A larger L2 can make the machine less brittle under those imperfections. That is not as elegant as a full AI-native memory hierarchy, but it is often extremely valuable in production.

So Is Bigger L2 a Strategy?

It is a lever. Sometimes a very strong one. But by itself, it is not the full strategy.

The balanced view is this:

Balanced thesis

Bigger L2 helps when it:
- cuts expensive misses
- relieves bandwidth pressure
- reduces movement energy
- captures meaningful hotset structure
- makes the machine more stable under imperfect scheduling

But it stops being enough when:
- the working set still dwarfs it
- the policy is wrong
- the semantics of reuse are class-specific
- the movement tax is dominated by other hierarchy boundaries

That is a serious architectural position. It is neither anti-cache rhetoric nor naive cache maximalism.

Where This Leads

My own view is that larger L2 should be taken more seriously in AI chips than many people currently take it. The instinct that “more on-die memory helps” is often right.

But the endpoint is probably not just more L2. The endpoint is a richer hierarchy in which the system understands data classes better and can apply more meaningful residency semantics to them.

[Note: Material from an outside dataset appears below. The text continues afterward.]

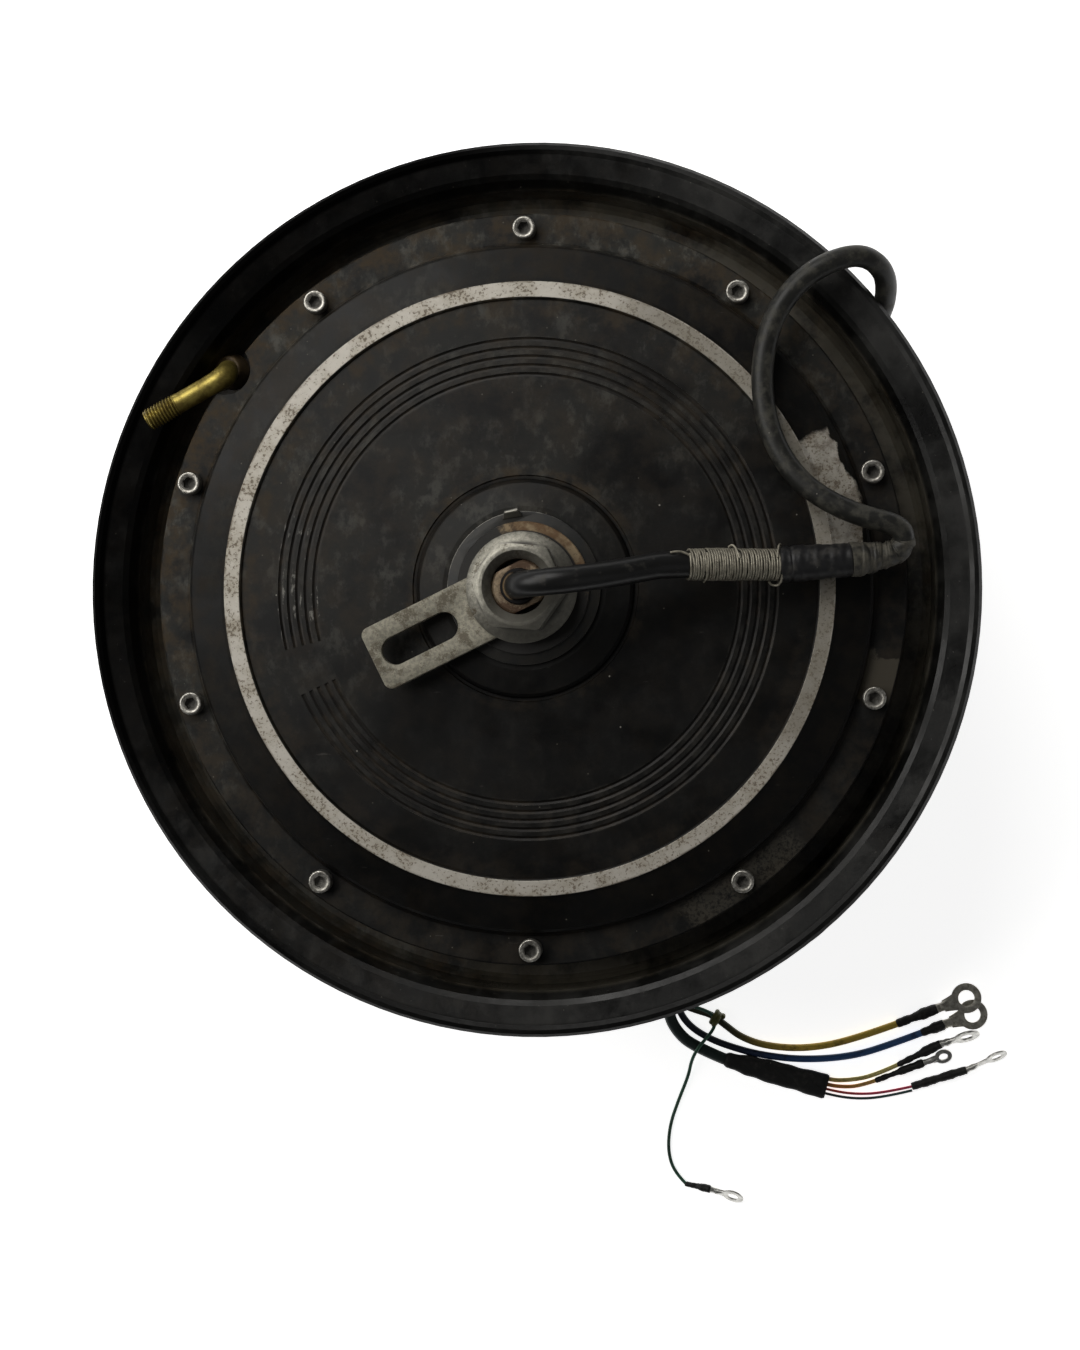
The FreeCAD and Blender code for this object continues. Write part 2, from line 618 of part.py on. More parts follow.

That means larger generic cache may be one important transitional step—or one important part of the final design—but the deeper future is likely to involve:

managed hot tensor tiers,
KV-specific residency behavior,
expert-aware promotion,
compressed warm tiers,
runtime-visible residency controls,
and better contracts than generic replacement alone can provide.

Final Thought

The best way to think about bigger L2 is not as a magic performance button. It is as a very powerful way to buy fewer misses, fewer expensive outward trips, fewer wasted joules, and a more stable machine.

That is already a lot.

And if AI is forcing us to redesign the hierarchy anyway, then bigger L2 is not the end of the story. It is the beginning of a much more interesting one.